As the pope hops from meetings with religious and political leaders on both the Israeli and Palestinian sides, he is aware of the enormous political sensitivities of such encounters.

“It’s one big minefield,” says McGarry. “Everyone wants legitimization on their particular issue.”

Every word will be carefully scripted by Vatican officials.
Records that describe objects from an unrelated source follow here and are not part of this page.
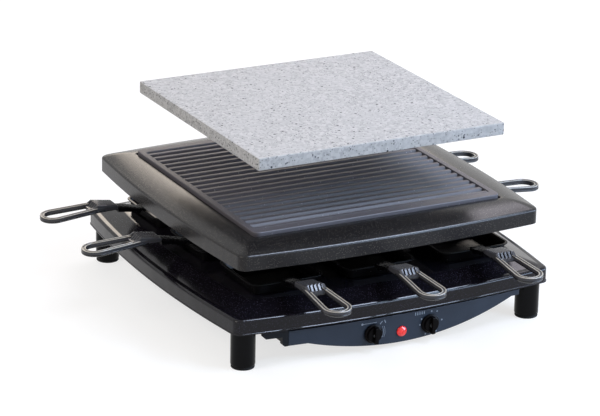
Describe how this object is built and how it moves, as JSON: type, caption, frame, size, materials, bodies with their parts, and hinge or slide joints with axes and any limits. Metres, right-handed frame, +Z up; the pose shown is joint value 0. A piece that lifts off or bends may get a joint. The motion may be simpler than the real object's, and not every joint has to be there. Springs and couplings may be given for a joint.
{
  "type": "raclette grill",
  "caption": "Square countertop raclette grill: pans slide out from under a heated hood that carries a ribbed cast plate and a natural stone slab.",
  "frame": {"origin": "on the table top, under the middle of the tray", "axes": "+X to the right and -Y to the front, as seen by who stands at the control panel; +Z up"},
  "size_m": [0.5852, 0.5792, 0.2255],
  "materials": {
    "enamel": "glossy black non-stick coat with fine pale specks",
    "hood_coat": "satin dark grey non-stick coat with fine pale specks",
    "cast_plate": "dark grey non-stick coat on cast aluminium",
    "stone": "honed pale granite with fine dark specks",
    "fascia": "satin blue-grey",
    "black_plastic": "glossy black",
    "dark_plastic": "matt black-grey",
    "rubber": "matt black",
    "grip_plastic": "silver-grey, satin gloss",
    "pan_coat": "glossy black non-stick coat",
    "steel": "bare steel",
    "black_steel": "black stove enamel",
    "ceramic": "unglazed white ceramic",
    "lens": "clear red, glowing"
  },
  "bodies": {
    "base": {"base_tray": "enamel", "bottom_cover": "dark_plastic", "control_fascia": "fascia", "control_housing": "dark_plastic", "wiring_box": "dark_plastic", "mains_terminal": "ceramic", "thermostat": "ceramic", "selector_switch": "dark_plastic", "lamp_holder": "black_plastic", "lamp_lens": "lens", "cord_gland": "black_plastic", "column": "black_steel", "element_terminal": "ceramic", "hood_carrier": "black_steel", "hood_frame": "hood_coat", "heating_element": "steel", "element_clip_left": "steel", "element_clip_right": "steel", "foot_front_left": "black_plastic", "foot_pad_front_left": "rubber", "hood_screw_front_left": "steel", "foot_front_right": "black_plastic", "foot_pad_front_right": "rubber", "hood_screw_front_right": "steel", "foot_back_left": "black_plastic", "foot_pad_back_left": "rubber", "hood_screw_back_left": "steel", "foot_back_right": "black_plastic", "foot_pad_back_right": "rubber", "hood_screw_back_right": "steel"},
    "pan_front_left": {"pan_front_left": "pan_coat", "pan_arm_front_left": "black_plastic", "pan_grip_front_left": "grip_plastic"},
    "pan_front_mid": {"pan_front_mid": "pan_coat", "pan_arm_front_mid": "black_plastic", "pan_grip_front_mid": "grip_plastic"},
    "pan_front_right": {"pan_front_right": "pan_coat", "pan_arm_front_right": "black_plastic", "pan_grip_front_right": "grip_plastic"},
    "pan_right_mid": {"pan_right_mid": "pan_coat", "pan_arm_right_mid": "black_plastic", "pan_grip_right_mid": "grip_plastic"},
    "pan_right_back": {"pan_right_back": "pan_coat", "pan_arm_right_back": "black_plastic", "pan_grip_right_back": "grip_plastic"},
    "pan_back_mid": {"pan_back_mid": "pan_coat", "pan_arm_back_mid": "black_plastic", "pan_grip_back_mid": "grip_plastic"},
    "pan_left_back": {"pan_left_back": "pan_coat", "pan_arm_left_back": "black_plastic", "pan_grip_left_back": "grip_plastic"},
    "pan_left_mid": {"pan_left_mid": "pan_coat", "pan_arm_left_mid": "black_plastic", "pan_grip_left_mid": "grip_plastic"},
    "plate": {"cast_plate": "cast_plate"},
    "stone": {"stone_slab": "stone"},
    "thermostat_dial": {"thermostat_knob": "black_plastic", "thermostat_shaft": "steel"},
    "selector_dial": {"selector_knob": "black_plastic", "selector_shaft": "steel"}
  },
  "joints": [
    {"name": "pan_front_left_slide", "type": "slide", "parent": "base", "child": "pan_front_left", "axis": [0, -1, 0], "range_m": [0, 0.13]},
    {"name": "pan_front_mid_slide", "type": "slide", "parent": "base", "child": "pan_front_mid", "axis": [0, -1, 0], "range_m": [0, 0.13]},
    {"name": "pan_front_right_slide", "type": "slide", "parent": "base", "child": "pan_front_right", "axis": [0, -1, 0], "range_m": [0, 0.13]},
    {"name": "pan_right_mid_slide", "type": "slide", "parent": "base", "child": "pan_right_mid", "axis": [1, 0, 0], "range_m": [0, 0.13]},
    {"name": "pan_right_back_slide", "type": "slide", "parent": "base", "child": "pan_right_back", "axis": [1, 0, 0], "range_m": [0, 0.13]},
    {"name": "pan_back_mid_slide", "type": "slide", "parent": "base", "child": "pan_back_mid", "axis": [0, 1, 0], "range_m": [0, 0.13]},
    {"name": "pan_left_back_slide", "type": "slide", "parent": "base", "child": "pan_left_back", "axis": [-1, 0, 0], "range_m": [0, 0.13]},
    {"name": "pan_left_mid_slide", "type": "slide", "parent": "base", "child": "pan_left_mid", "axis": [-1, 0, 0], "range_m": [0, 0.13]},
    {"name": "plate_lift", "type": "slide", "parent": "base", "child": "plate", "axis": [0, 0, 1], "range_m": [0, 0.06]},
    {"name": "stone_lift", "type": "slide", "parent": "plate", "child": "stone", "axis": [0, 0, 1], "range_m": [-0.0697, 0.03]},
    {"name": "thermostat_turn", "type": "hinge", "parent": "base", "child": "thermostat_dial", "pos_m": [-0.032, -0.2, 0.0216], "axis": [0, 1, 0], "range_deg": [-135, 135]},
    {"name": "selector_turn", "type": "hinge", "parent": "base", "child": "selector_dial", "pos_m": [0.04, -0.2, 0.0216], "axis": [0, 1, 0], "range_deg": [-135, 90]}
  ]
}
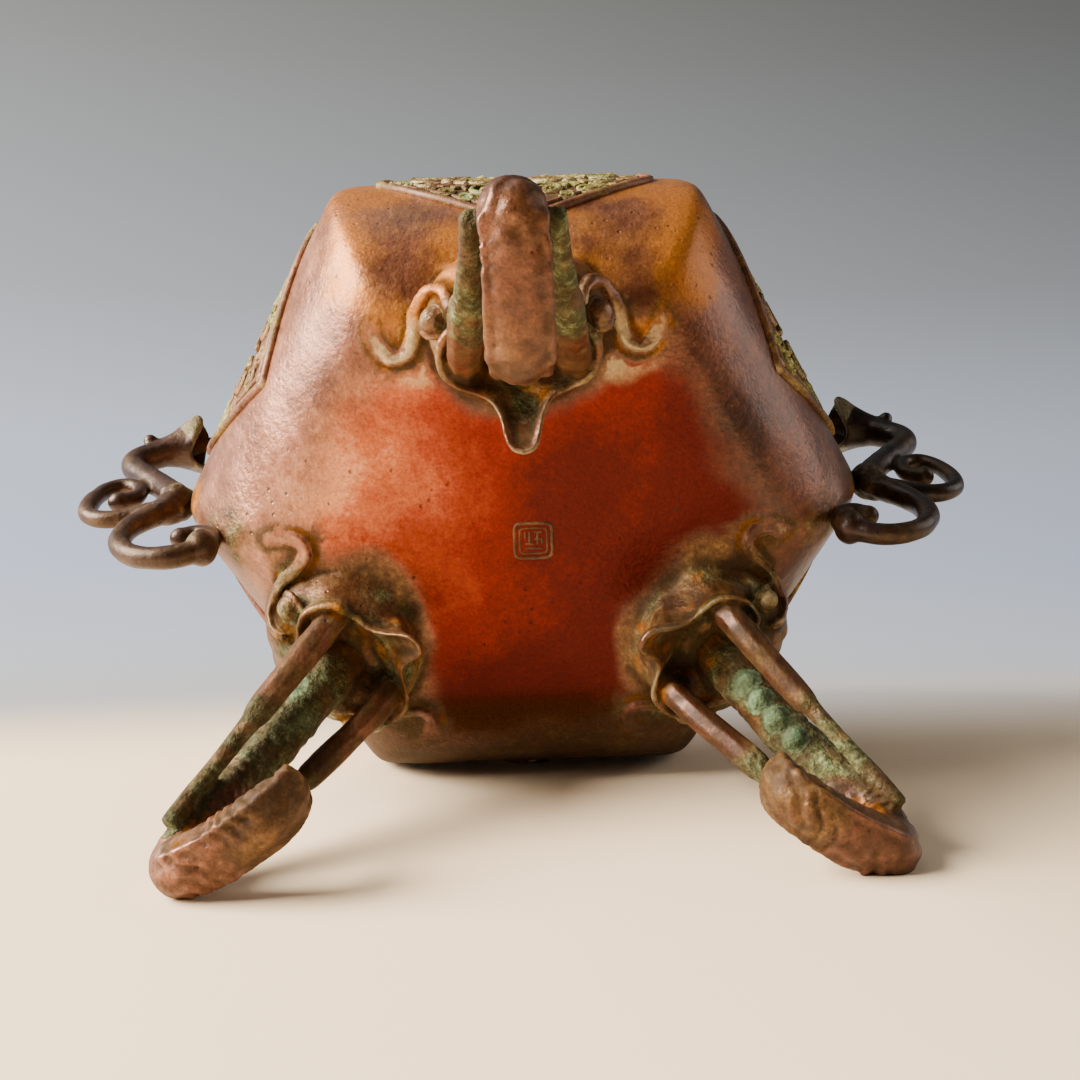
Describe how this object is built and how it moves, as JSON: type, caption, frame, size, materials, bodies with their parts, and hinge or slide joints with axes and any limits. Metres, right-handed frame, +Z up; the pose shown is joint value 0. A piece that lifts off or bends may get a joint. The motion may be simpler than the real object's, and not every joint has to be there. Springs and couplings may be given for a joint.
{
  "type": "incense burner",
  "caption": "Hexagonal bronze incense burner with raised scroll panels, elephant-head legs whose trunks curl into feet, and scroll handles at the corners; it holds ash and incense.",
  "frame": {"origin": "centre of the bounding box over the ground plane on which the feet stand; the axis of the bowl stands 3.5 mm from it towards +Y, because one leg reaches out along -Y", "axes": "+Z up along the axis of the bowl, -Y towards the single front leg, -X and +X through the corners that carry the handles"},
  "size_m": [0.1576, 0.1142, 0.125],
  "materials": {
    "vessel": "red-brown patina, satin, with green and olive in the recesses",
    "handle_left": "dark brown patina, worn bright on the outside of the scrolls",
    "handle_right": "dark brown patina, worn bright on the outside of the scrolls"
  },
  "bodies": {
    "root": {"vessel": "vessel", "handle_left": "handle_left", "handle_right": "handle_right"}
  },
  "joints": []
}
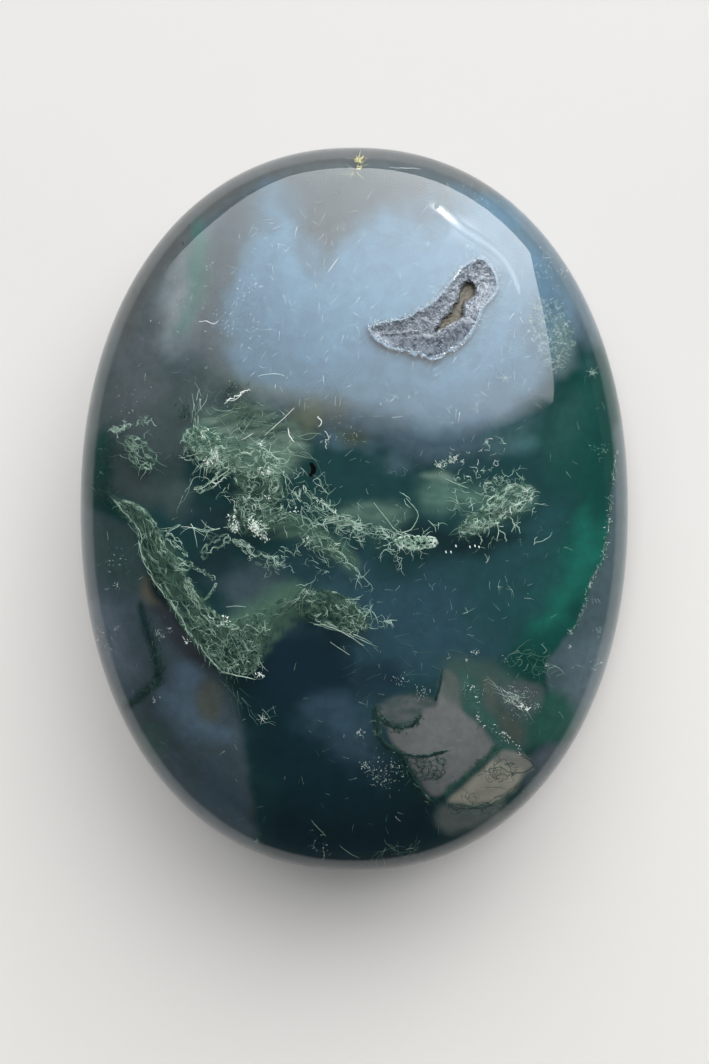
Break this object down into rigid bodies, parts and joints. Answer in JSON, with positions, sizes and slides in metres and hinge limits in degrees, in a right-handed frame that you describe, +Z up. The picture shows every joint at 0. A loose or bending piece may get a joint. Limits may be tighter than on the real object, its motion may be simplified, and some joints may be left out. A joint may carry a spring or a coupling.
{
  "type": "moss agate",
  "caption": "Polished oval moss agate palm stone with a small crystal-lined hollow in its upper face and a small flat to rest on.",
  "frame": {"origin": "middle of the small flat underneath that the stone rests on", "axes": "+X across the stone, +Y along its length towards the hollow, +Z up through its thickness"},
  "size_m": [0.0544, 0.072, 0.025],
  "materials": {
    "polished_chalcedony": "high polish, translucent milky blue to deep green with pale green moss",
    "quartz_druse": "sparkling small crystals, grey white with a brown cleft"
  },
  "bodies": {
    "root": {"moss_agate": "polished_chalcedony", "druse_crust": "quartz_druse"}
  },
  "joints": []
}
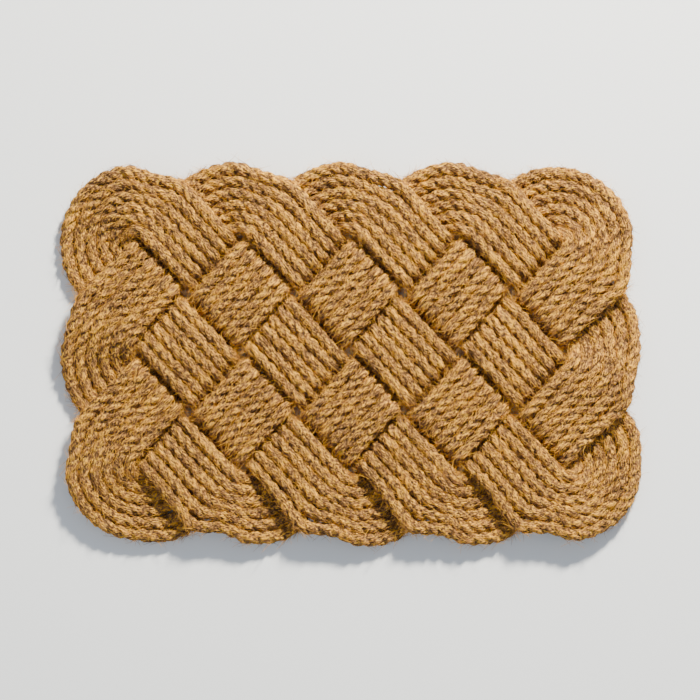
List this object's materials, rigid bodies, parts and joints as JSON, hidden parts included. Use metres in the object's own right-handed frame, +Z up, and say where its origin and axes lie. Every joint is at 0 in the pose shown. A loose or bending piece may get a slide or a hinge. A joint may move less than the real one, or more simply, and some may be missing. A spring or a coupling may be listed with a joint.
{
  "type": "coir rope door mat",
  "caption": "Rectangular door mat knotted from thick coir rope laid side by side in bands that weave over and under, with rounded bights all round the edge.",
  "frame": {"origin": "centre of the mat's outline, on the surface it lies on", "axes": "+X along the mat's length, +Y across it towards the back edge, +Z up"},
  "size_m": [0.6015, 0.3975, 0.0232],
  "materials": {
    "coir_rope": "rough laid coir fibre, golden brown",
    "coir_twine": "thin twisted coir twine"
  },
  "bodies": {
    "root": {"rope_pass_1": "coir_rope", "rope_pass_2": "coir_rope", "rope_pass_3": "coir_rope", "rope_pass_4": "coir_rope", "rope_pass_5": "coir_rope", "rope_pass_6": "coir_rope", "end_whipping_1": "coir_twine", "end_whipping_2": "coir_twine", "end_whipping_3": "coir_twine", "end_whipping_4": "coir_twine", "end_whipping_5": "coir_twine", "end_whipping_6": "coir_twine"}
  },
  "joints": []
}
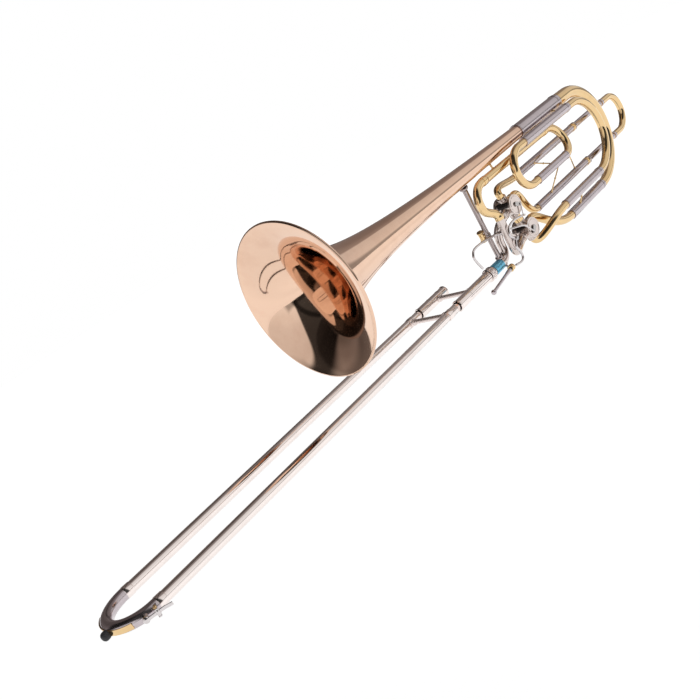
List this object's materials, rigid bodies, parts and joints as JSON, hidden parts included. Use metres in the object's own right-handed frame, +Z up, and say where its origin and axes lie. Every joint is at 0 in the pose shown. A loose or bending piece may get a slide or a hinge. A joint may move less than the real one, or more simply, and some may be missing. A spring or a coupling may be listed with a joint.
{
  "type": "bass trombone",
  "caption": "Bass trombone with a long hand slide, a flared bell, two rotary valves with levers, and tuning slides on the main tube and both wraps.",
  "frame": {"origin": "centre of the slide lock nut, on the axis of the hand slide's bell-side tube", "axes": "+X along the slide tubes towards the player, +Y towards the mouthpiece-side tube, +Z up towards the bell"},
  "size_m": [1.5088, 0.2521, 0.3295],
  "materials": {
    "rose_brass": "polished lacquered rose brass",
    "yellow_brass": "polished lacquered yellow brass",
    "nickel_silver": "polished nickel silver",
    "chrome": "plated slide tube",
    "steel": "machined",
    "blue_film": "thin film",
    "rubber": "matt",
    "cork": "cork"
  },
  "bodies": {
    "root": {"bell": "rose_brass", "bell_stem": "rose_brass", "upper_tuning_sleeve": "nickel_silver", "lower_tuning_sleeve": "nickel_silver", "main_lower_tube": "yellow_brass", "valve_link_tube": "yellow_brass", "upper_valve_casing": "nickel_silver", "lower_valve_casing": "nickel_silver", "upper_bearing_plate": "steel", "lower_bearing_plate": "steel", "upper_valve_cap": "nickel_silver", "lower_valve_cap": "nickel_silver", "gooseneck": "nickel_silver", "slide_receiver": "nickel_silver", "receiver_band": "blue_film", "hand_brace": "nickel_silver", "hand_rest": "nickel_silver", "bell_stem_brace": "yellow_brass", "upper_sleeve_brace": "yellow_brass", "coil_brace": "yellow_brass", "lower_coil_brace": "yellow_brass", "second_wrap_brace": "yellow_brass", "lower_sleeve_brace": "yellow_brass", "first_wrap_curve": "yellow_brass", "first_wrap_lower_sleeve": "nickel_silver", "first_wrap_upper_sleeve": "nickel_silver", "coil_left_bend": "yellow_brass", "coil_leg": "nickel_silver", "coil_long_tube": "yellow_brass", "first_wrap_down_tube": "nickel_silver", "second_wrap_strap": "yellow_brass", "second_wrap_upper_sleeve": "nickel_silver", "second_wrap_lower_sleeve": "nickel_silver", "second_wrap_elbow": "yellow_brass", "bell_side_barrel": "nickel_silver", "mouth_side_barrel": "nickel_silver", "bell_side_inner_tube": "chrome", "mouth_side_inner_tube": "chrome", "inner_brace": "nickel_silver", "finger_lever_pin": "steel", "thumb_lever_pin": "steel", "lever_spring": "steel"},
    "lock_nut": {"lock_nut": "nickel_silver"},
    "hand_slide": {"bell_side_outer_tube": "chrome", "mouth_side_outer_tube": "chrome", "outer_brace": "nickel_silver", "slide_crook": "yellow_brass", "slide_bumper": "rubber", "water_key_spring": "yellow_brass"},
    "water_key": {"water_key_lever": "chrome", "water_key_cork": "cork"},
    "main_tuning_slide": {"main_tuning_slide": "yellow_brass"},
    "first_wrap_slide": {"first_wrap_slide": "yellow_brass"},
    "second_wrap_slide": {"second_wrap_slide": "yellow_brass"},
    "thumb_lever": {"thumb_lever": "chrome"},
    "finger_lever": {"finger_lever": "chrome"},
    "upper_rotor": {"upper_rotor": "steel"},
    "lower_rotor": {"lower_rotor": "steel"},
    "thumb_link": {"thumb_link": "chrome"},
    "finger_link": {"finger_link": "chrome"}
  },
  "joints": [
    {"name": "hand_slide_travel", "type": "slide", "parent": "root", "child": "hand_slide", "axis": [-1, 0, 0], "range_m": [0, 0.585]},
    {"name": "lock_nut_turn", "type": "hinge", "parent": "root", "child": "lock_nut", "pos_m": [0, 0, 0], "axis": [1, 0, 0], "continuous": true},
    {"name": "main_tuning_travel", "type": "slide", "parent": "root", "child": "main_tuning_slide", "axis": [1, 0, 0], "range_m": [0, 0.06]},
    {"name": "first_wrap_travel", "type": "slide", "parent": "root", "child": "first_wrap_slide", "axis": [1, 0, 0], "range_m": [0, 0.06]},
    {"name": "second_wrap_travel", "type": "slide", "parent": "root", "child": "second_wrap_slide", "axis": [1, 0, 0], "range_m": [0, 0.08]},
    {"name": "thumb_lever_hinge", "type": "hinge", "parent": "root", "child": "thumb_lever", "pos_m": [0.046, -0.0255, 0.054], "axis": [0, -1, 0], "range_deg": [0, 15], "stiffness_Nm_per_rad": 0.3, "springref_deg": -11.46},
    {"name": "finger_lever_hinge", "type": "hinge", "parent": "root", "child": "finger_lever", "pos_m": [0.038, -0.0548, 0.04], "axis": [0, -1, 0], "range_deg": [0, 11.6], "stiffness_Nm_per_rad": 0.3, "springref_deg": -11.46},
    {"name": "lower_rotor_turn", "type": "hinge", "parent": "root", "child": "lower_rotor", "pos_m": [0.12452, -0.02, 0.02362], "axis": [0, -1, 0], "range_deg": [-90.5, 0]},
    {"name": "upper_rotor_turn", "type": "hinge", "parent": "root", "child": "upper_rotor", "pos_m": [0.104, -0.02, 0.08], "axis": [0, -1, 0], "range_deg": [0, 90.5]},
    {"name": "thumb_link_swing", "type": "hinge", "parent": "thumb_lever", "child": "thumb_link", "pos_m": [0.098, -0.0408, 0.038], "axis": [0, -1, 0], "range_deg": [-18, 0]},
    {"name": "finger_link_swing", "type": "hinge", "parent": "finger_lever", "child": "finger_link", "pos_m": [0.106, -0.0408, 0.056], "axis": [0, -1, 0], "range_deg": [-12, 0]},
    {"name": "water_key_hinge", "type": "hinge", "parent": "hand_slide", "child": "water_key", "pos_m": [-0.79932, -0.0181, 0], "axis": [0, 0, 1], "range_deg": [0, 12], "stiffness_Nm_per_rad": 0.05, "springref_deg": -17.19}
  ],
  "couplings": [
    {"joint": "lower_rotor_turn", "follows": "thumb_lever_hinge", "ratio": -6},
    {"joint": "thumb_link_swing", "follows": "thumb_lever_hinge", "ratio": -1.126},
    {"joint": "upper_rotor_turn", "follows": "finger_lever_hinge", "ratio": 7.75},
    {"joint": "finger_link_swing", "follows": "finger_lever_hinge", "ratio": -0.95}
  ]
}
In Jerusalem, the pope is expected to stick to spiritual messages and steer clear of any words that could be construed as supporting Israeli or Palestinian claims to disputed eastern Jerusalem.

Israeli Foreign Minister David Levy recently lashed out at the Vatican for signing an accord with the Palestine Liberation Organization on Jerusalem just weeks before the pope arrived.

In a clear message to Israel, that agreement said unilateral decisions on Jerusalem were “morally and legally unacceptable.”

Despite such criticism, the agreement was designed mainly to safeguard the church’s property and religious freedom for all faiths in Palestinian areas.

JTA has also learned that Archbishop Pietro Sambi, the papal envoy to Israel, thanked Levy for lashing out at the agreement because it was only Israel’s anger that convinced the Arab world to back an accord anchoring religious freedom and human rights in Palestinian areas.

Ultimately, these matters may prove far less interesting for the average Israeli than the impact of the unprecedented deployment of 8,000 police during the papal pilgrimage.

For many, the most memorable part of the pope’s visit may turn out to be infuriating traffic jams of historic proportions.